#### DIRECTIONS:
Find the lines of data that contain the string "Python", then list them.

#### STORED RECORDS:
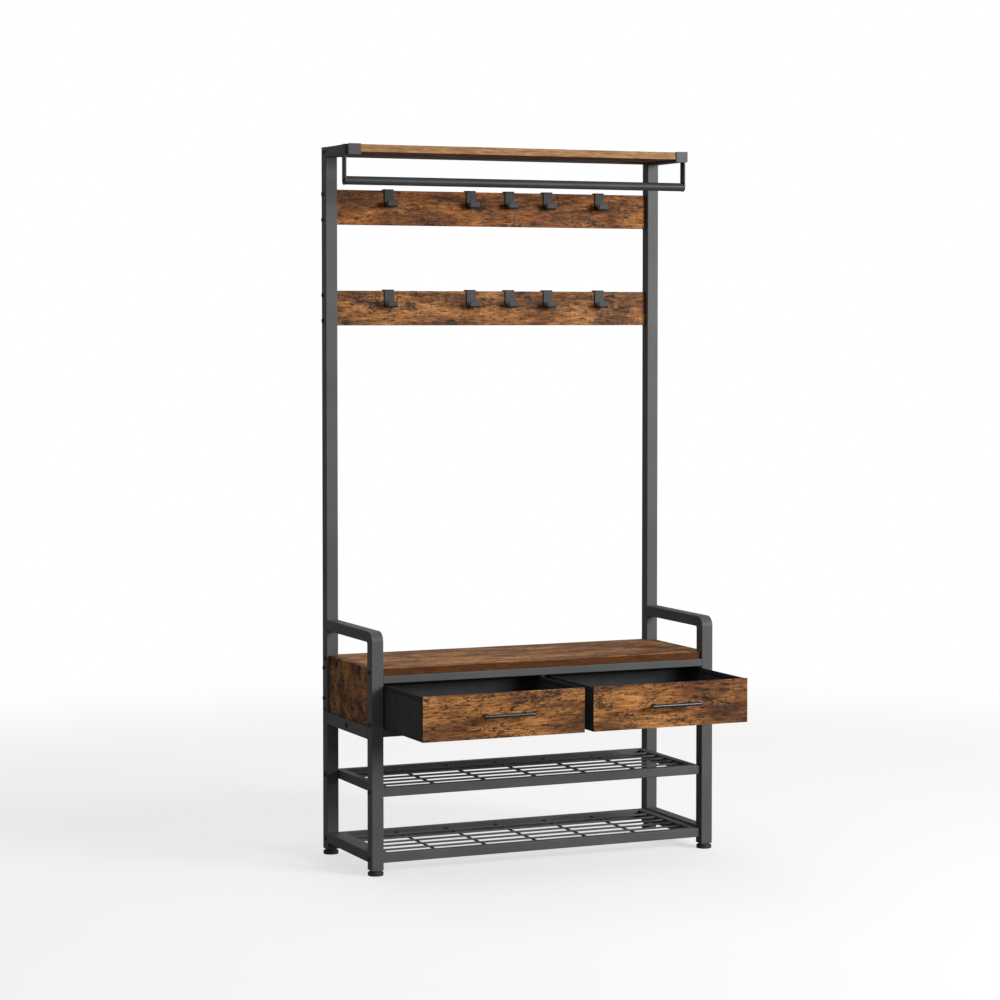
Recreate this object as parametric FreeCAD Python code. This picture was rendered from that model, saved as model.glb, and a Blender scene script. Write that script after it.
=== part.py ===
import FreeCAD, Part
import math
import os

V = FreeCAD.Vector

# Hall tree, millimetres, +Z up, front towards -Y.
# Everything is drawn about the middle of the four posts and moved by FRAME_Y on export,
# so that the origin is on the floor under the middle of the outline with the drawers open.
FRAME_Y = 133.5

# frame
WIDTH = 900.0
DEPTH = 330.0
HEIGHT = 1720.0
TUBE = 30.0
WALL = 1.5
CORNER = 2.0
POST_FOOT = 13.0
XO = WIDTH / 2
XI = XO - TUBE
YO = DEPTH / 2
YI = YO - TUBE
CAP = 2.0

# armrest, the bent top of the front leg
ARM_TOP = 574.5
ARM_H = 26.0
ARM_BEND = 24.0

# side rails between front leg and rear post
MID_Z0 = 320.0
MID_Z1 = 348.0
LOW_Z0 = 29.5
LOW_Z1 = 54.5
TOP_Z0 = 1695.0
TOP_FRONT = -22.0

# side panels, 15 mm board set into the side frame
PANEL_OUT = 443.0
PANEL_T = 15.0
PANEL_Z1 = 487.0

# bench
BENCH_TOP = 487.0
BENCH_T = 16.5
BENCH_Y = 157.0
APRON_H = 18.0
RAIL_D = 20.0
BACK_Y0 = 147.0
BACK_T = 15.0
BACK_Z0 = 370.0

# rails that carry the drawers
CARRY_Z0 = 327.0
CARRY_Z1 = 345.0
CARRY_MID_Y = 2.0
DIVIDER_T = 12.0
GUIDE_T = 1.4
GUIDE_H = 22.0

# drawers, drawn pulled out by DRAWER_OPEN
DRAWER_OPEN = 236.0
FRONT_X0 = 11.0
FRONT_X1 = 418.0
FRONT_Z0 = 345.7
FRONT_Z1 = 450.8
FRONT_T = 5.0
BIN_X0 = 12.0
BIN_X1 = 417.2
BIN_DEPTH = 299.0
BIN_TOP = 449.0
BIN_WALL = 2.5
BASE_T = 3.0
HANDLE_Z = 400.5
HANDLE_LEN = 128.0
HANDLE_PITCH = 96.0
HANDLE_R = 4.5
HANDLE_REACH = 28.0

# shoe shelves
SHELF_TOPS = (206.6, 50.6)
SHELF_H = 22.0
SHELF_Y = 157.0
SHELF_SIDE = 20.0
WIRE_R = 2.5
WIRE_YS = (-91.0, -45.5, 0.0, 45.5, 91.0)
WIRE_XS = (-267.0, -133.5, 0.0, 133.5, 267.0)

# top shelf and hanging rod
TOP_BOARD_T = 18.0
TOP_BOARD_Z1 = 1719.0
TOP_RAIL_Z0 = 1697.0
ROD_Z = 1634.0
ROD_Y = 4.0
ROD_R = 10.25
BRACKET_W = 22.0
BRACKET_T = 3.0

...

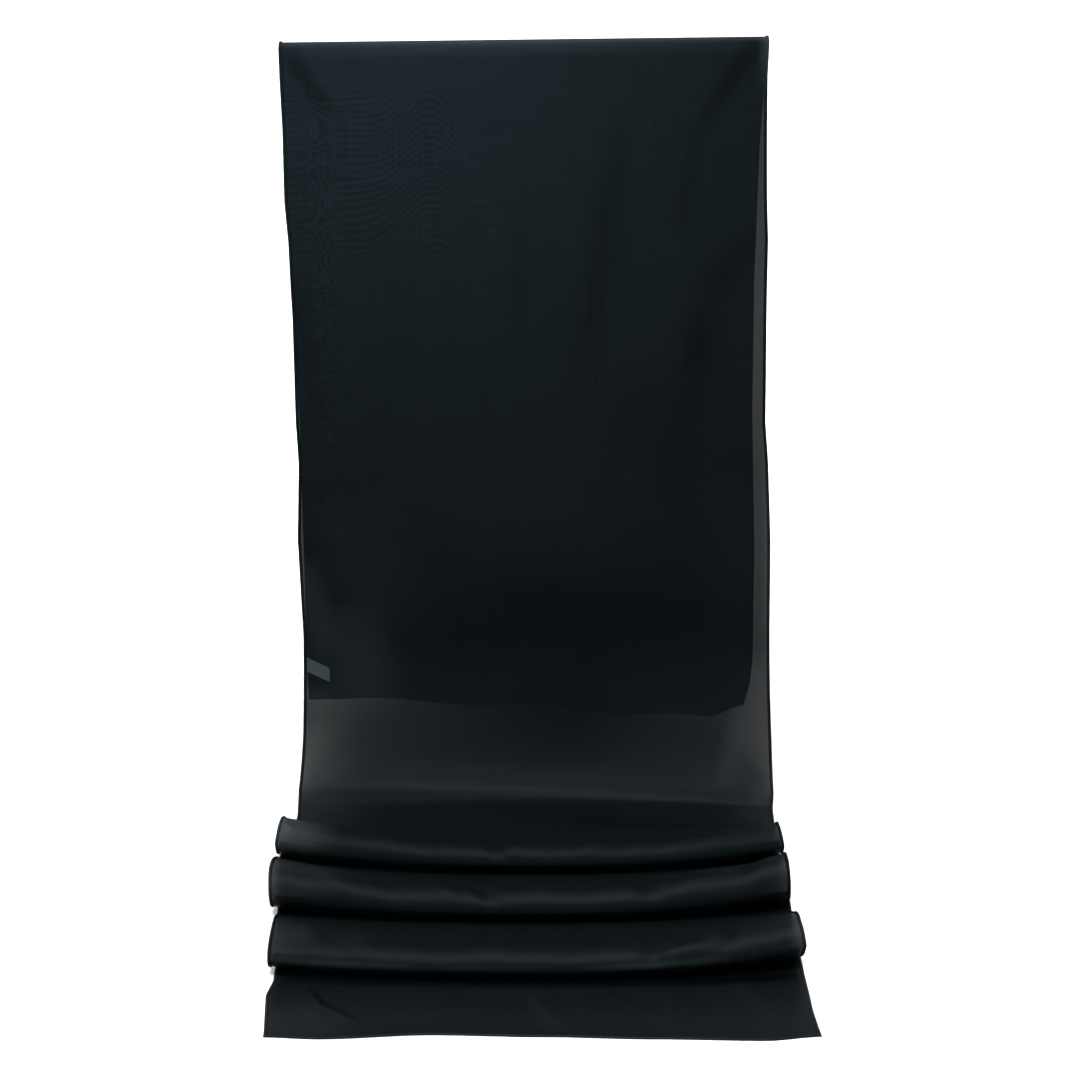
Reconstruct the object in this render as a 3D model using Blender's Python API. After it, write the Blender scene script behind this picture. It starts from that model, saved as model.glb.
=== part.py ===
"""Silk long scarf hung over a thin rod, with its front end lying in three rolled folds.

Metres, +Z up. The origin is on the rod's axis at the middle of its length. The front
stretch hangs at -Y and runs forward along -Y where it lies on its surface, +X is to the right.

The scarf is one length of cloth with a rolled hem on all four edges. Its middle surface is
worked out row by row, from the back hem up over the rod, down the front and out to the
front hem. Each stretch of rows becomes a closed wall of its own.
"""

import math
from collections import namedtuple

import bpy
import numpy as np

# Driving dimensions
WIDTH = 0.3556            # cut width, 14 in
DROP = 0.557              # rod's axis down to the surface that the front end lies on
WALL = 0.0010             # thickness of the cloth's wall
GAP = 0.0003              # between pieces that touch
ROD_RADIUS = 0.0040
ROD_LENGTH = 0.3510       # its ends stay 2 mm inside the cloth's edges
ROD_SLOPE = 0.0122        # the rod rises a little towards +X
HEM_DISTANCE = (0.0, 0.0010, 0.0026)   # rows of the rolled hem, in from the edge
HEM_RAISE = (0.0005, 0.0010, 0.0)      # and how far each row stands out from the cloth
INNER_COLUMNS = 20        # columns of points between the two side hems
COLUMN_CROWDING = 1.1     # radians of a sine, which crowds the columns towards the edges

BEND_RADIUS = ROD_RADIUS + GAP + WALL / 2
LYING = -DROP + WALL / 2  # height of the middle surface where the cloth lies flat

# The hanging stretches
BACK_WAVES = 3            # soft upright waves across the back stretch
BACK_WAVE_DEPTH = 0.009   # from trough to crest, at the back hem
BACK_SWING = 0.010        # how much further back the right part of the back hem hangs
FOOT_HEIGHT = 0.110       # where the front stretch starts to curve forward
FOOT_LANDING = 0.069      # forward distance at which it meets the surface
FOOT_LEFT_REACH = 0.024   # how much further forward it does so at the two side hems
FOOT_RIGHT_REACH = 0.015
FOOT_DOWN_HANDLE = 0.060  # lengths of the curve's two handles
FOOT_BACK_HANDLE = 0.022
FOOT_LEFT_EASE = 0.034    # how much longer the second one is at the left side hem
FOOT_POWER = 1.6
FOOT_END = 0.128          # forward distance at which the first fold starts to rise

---

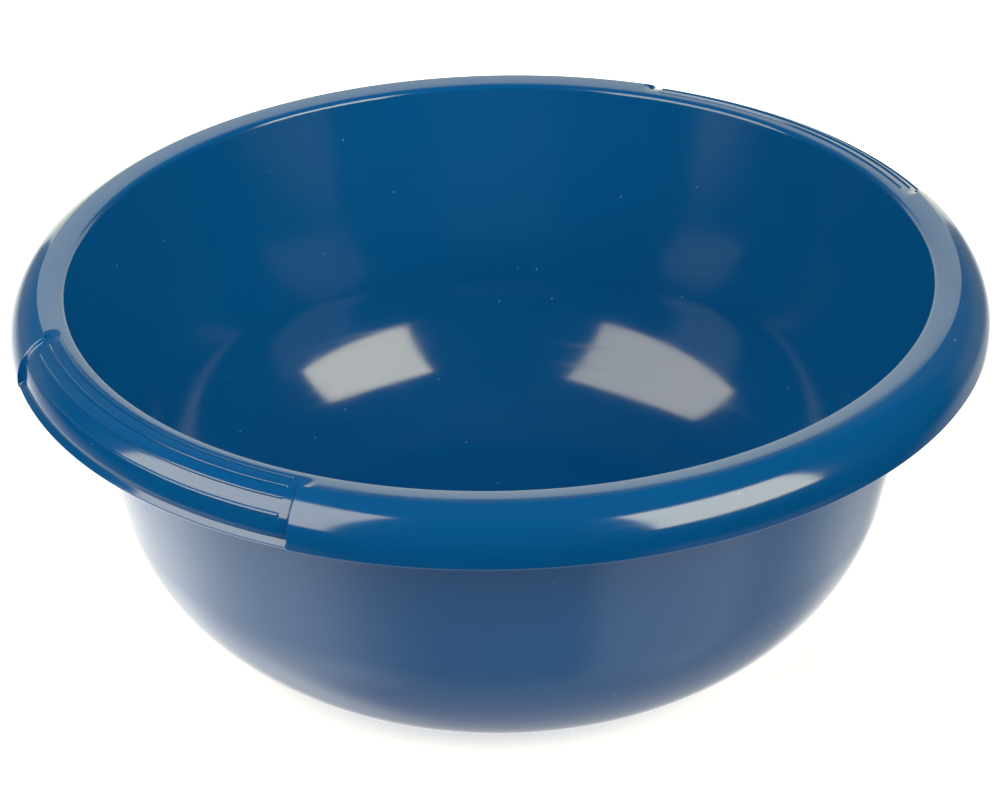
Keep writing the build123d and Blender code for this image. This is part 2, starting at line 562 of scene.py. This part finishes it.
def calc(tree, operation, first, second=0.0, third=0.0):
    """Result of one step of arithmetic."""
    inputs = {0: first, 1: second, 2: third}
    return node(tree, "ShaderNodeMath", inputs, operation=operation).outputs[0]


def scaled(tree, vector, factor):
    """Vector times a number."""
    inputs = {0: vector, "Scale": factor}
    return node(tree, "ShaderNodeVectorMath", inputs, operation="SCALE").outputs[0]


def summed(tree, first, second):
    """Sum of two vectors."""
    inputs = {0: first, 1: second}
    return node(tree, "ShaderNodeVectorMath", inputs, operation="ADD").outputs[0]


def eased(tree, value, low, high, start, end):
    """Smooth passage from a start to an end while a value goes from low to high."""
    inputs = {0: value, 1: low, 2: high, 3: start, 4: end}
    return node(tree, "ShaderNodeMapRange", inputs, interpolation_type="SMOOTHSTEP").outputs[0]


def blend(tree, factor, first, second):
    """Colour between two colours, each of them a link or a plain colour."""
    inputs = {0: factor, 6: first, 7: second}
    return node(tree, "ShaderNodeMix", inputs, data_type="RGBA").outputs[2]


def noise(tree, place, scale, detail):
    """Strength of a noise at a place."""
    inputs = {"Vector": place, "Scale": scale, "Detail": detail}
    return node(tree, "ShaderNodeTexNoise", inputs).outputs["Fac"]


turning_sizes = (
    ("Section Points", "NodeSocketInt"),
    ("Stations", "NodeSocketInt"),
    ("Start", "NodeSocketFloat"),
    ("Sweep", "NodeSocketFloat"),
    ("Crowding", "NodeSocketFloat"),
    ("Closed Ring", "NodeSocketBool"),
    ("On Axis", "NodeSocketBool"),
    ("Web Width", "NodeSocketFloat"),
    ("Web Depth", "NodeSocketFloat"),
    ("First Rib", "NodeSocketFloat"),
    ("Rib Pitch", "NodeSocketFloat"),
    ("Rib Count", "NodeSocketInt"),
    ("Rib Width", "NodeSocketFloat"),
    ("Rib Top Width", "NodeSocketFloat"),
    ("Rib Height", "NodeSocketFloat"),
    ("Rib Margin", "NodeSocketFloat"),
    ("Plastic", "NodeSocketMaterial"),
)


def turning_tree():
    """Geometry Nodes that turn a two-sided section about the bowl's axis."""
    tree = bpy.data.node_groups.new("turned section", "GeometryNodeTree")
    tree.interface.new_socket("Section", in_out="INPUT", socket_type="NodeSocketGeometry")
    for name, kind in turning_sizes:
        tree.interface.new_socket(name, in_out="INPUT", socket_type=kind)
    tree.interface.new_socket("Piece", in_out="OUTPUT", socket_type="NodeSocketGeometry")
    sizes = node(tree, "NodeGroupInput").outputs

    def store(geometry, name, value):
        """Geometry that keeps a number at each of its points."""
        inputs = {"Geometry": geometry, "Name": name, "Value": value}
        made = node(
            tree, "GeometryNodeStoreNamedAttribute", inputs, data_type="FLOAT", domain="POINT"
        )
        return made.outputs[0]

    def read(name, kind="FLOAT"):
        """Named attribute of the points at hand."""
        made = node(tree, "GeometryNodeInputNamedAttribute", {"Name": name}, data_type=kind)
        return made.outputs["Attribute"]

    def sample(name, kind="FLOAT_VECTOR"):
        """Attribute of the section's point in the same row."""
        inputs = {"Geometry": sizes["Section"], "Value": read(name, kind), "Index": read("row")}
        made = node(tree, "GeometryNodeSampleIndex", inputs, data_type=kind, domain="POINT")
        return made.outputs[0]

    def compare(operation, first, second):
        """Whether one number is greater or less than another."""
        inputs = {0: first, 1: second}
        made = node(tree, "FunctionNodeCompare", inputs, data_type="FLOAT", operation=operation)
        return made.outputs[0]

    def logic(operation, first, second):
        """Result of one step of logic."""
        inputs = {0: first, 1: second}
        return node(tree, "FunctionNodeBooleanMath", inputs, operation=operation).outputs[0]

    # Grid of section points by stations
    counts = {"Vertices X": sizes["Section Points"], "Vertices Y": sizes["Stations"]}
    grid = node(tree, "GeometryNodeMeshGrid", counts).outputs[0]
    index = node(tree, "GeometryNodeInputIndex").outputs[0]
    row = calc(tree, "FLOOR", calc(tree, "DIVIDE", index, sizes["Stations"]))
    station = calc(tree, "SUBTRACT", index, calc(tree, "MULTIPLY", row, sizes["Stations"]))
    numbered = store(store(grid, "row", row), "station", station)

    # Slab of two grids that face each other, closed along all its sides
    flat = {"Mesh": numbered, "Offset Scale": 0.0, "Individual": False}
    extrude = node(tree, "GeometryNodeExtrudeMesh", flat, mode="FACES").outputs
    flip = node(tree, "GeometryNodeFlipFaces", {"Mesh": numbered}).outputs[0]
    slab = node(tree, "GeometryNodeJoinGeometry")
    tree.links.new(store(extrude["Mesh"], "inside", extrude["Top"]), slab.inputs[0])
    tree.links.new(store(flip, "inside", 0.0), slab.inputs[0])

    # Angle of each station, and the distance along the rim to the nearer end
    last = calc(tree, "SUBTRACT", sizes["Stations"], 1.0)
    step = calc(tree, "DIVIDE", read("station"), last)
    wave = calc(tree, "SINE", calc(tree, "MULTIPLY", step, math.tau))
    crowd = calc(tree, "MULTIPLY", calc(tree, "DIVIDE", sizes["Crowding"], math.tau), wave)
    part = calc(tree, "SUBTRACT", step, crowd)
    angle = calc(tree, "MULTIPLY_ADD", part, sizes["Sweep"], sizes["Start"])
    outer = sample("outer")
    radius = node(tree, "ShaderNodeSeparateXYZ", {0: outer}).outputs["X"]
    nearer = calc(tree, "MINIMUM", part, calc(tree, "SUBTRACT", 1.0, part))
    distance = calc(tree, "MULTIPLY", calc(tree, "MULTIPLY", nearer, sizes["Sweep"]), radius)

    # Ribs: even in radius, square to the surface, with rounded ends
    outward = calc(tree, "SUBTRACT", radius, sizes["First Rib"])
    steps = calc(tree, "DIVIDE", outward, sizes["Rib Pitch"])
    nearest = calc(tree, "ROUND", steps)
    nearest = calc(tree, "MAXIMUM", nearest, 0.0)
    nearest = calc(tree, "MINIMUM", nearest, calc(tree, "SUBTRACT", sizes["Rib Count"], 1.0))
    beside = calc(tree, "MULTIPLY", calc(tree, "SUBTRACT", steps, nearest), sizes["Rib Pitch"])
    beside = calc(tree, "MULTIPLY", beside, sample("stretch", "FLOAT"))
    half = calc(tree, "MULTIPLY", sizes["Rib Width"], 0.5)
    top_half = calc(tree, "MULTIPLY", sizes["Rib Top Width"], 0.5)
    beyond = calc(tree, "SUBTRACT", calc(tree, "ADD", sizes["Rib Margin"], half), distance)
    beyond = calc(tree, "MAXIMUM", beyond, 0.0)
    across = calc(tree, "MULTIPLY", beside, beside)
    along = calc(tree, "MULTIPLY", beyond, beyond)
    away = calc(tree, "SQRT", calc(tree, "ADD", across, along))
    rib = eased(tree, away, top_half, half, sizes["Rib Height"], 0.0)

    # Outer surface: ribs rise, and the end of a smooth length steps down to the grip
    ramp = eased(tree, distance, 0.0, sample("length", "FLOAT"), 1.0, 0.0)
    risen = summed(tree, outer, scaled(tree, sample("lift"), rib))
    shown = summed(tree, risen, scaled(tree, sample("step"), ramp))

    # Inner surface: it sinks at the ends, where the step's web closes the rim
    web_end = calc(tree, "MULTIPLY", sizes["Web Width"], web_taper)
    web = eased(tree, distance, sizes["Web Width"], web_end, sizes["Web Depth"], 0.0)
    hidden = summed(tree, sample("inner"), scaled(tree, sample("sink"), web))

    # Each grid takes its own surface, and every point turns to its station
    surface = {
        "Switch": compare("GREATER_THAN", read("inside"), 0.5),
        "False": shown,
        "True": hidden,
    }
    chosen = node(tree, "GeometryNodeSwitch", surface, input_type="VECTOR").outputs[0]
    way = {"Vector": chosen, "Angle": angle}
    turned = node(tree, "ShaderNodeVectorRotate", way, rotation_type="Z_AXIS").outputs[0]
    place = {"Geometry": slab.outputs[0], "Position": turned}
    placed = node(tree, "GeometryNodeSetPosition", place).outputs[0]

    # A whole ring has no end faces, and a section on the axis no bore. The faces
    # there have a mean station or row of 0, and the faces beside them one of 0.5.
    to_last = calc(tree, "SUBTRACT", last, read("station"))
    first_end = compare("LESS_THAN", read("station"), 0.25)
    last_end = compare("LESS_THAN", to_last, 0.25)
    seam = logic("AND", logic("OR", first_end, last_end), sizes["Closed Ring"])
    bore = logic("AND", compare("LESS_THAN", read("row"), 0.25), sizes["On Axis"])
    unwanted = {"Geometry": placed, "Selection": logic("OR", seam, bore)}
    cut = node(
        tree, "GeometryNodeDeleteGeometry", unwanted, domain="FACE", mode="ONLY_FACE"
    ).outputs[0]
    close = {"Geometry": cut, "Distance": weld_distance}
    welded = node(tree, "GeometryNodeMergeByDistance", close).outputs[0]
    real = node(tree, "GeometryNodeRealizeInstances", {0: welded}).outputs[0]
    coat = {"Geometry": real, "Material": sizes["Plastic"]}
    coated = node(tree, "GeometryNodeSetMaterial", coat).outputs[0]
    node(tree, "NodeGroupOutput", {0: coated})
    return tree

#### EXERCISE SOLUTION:
Recreate this object as parametric FreeCAD Python code. This picture was rendered from that model, saved as model.glb, and a Blender scene script. Write that script after it.
Reconstruct the object in this render as a 3D model using Blender's Python API. After it, write the Blender scene script behind this picture. It starts from that model, saved as model.glb.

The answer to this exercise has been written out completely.